Wes Hart, who grows corn, soy and wheat just north of Woodstock, was a farmer co-operator for both years of the study.

“I joined the study because I’d been interested in strip tillage for a while, and I’d just come into running our farm,” he says.

“One of the main things I was interested in with Ben’s system is that I wanted him to use my fertilizer in his strip till. We used my package in the strips, and we didn’t lose anything. The main difference is that there’s another pass on the field with a separate machine, but sometimes that’s worth it.”

The chief benefit of the system, for Hart, was the ability to put fertilizer down through the strip tiller. “That’s one of the holdups of my current setup,” he says.

Inspired by the study, Hart built a fertilizer banding rig that is “virtually a strip till piece of equipment.”
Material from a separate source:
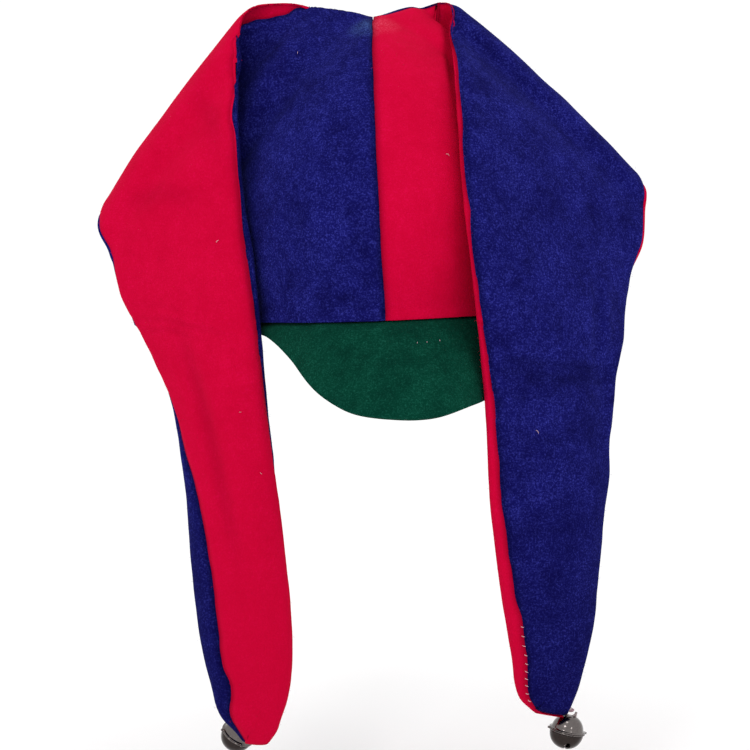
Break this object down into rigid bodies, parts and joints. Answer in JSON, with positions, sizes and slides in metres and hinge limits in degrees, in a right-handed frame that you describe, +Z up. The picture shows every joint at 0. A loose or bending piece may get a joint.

Rosser says a key benefit for the producer of using a strip tillage system — beyond erosion control — is the reduced number of passes over the field. But strip tillage is still more management intensive than conventional tillage, he says, because producers have to carefully plan when to hit their strips. “You have to match up strip and planter pass closely,” he says. “If you wait too long to plant, the ground may get too hard. This means more management, which might hold a farmer back relative to costs.

“If you feel you can manage that, our data suggests that strip tillage can be fairly competitive to conventional tillage.”